— Task statement —
Give again, word for word, each line from the top of the listing through the line that holds "along /= np.linalg.norm(along, axis=1)[:, None]".

— Information provided —
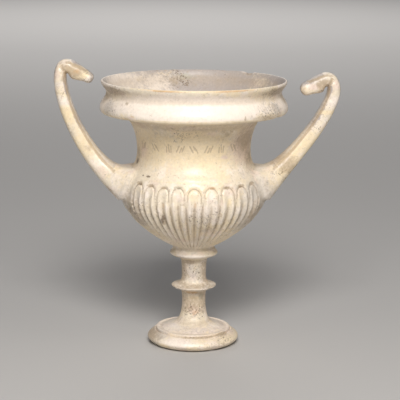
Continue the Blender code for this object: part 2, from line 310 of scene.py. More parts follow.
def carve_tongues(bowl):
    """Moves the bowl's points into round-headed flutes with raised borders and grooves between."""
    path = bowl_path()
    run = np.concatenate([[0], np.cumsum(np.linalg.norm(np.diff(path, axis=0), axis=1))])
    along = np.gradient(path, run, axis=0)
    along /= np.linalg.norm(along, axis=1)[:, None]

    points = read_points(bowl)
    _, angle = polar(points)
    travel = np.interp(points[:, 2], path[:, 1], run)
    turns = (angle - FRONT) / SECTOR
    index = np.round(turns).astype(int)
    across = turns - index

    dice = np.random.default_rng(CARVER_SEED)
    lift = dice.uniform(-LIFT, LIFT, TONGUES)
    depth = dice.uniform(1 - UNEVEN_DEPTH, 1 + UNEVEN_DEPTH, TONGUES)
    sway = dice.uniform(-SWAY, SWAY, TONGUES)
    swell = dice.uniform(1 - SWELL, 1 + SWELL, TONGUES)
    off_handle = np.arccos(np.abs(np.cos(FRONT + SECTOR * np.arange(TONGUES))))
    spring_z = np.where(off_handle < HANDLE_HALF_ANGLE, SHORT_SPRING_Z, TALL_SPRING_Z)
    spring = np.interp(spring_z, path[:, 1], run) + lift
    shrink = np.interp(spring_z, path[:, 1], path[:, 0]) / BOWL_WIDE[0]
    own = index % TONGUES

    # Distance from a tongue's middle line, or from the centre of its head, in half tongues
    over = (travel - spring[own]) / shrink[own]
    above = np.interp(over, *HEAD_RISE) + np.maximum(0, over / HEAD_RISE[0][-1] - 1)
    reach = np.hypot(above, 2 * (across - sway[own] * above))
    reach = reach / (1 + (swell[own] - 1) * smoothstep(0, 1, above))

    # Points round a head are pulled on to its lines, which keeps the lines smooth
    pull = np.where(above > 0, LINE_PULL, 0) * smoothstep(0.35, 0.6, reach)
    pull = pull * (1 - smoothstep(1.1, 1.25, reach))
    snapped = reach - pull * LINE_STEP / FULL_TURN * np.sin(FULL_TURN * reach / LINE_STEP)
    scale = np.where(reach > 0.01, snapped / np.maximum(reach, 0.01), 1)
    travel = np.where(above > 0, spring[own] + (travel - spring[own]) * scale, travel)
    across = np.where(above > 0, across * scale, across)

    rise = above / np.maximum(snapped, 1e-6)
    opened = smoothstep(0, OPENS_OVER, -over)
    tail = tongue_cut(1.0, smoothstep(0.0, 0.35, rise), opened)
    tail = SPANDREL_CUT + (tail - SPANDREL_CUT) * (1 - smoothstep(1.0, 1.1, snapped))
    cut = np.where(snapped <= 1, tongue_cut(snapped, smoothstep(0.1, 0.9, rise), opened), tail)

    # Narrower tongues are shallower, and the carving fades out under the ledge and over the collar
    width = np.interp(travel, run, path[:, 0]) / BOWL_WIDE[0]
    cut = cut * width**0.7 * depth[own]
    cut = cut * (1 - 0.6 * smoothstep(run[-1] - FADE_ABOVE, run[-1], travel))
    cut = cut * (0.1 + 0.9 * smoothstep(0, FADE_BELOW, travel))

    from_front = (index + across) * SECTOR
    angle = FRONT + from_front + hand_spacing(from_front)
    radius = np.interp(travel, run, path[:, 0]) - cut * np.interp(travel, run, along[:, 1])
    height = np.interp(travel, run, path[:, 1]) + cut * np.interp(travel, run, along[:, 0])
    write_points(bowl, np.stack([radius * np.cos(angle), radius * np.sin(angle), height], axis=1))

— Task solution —
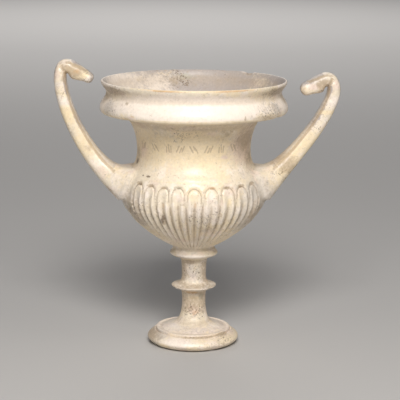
Continue the Blender code for this object: part 2, from line 310 of scene.py. More parts follow.
def carve_tongues(bowl):
    """Moves the bowl's points into round-headed flutes with raised borders and grooves between."""
    path = bowl_path()
    run = np.concatenate([[0], np.cumsum(np.linalg.norm(np.diff(path, axis=0), axis=1))])
    along = np.gradient(path, run, axis=0)
    along /= np.linalg.norm(along, axis=1)[:, None]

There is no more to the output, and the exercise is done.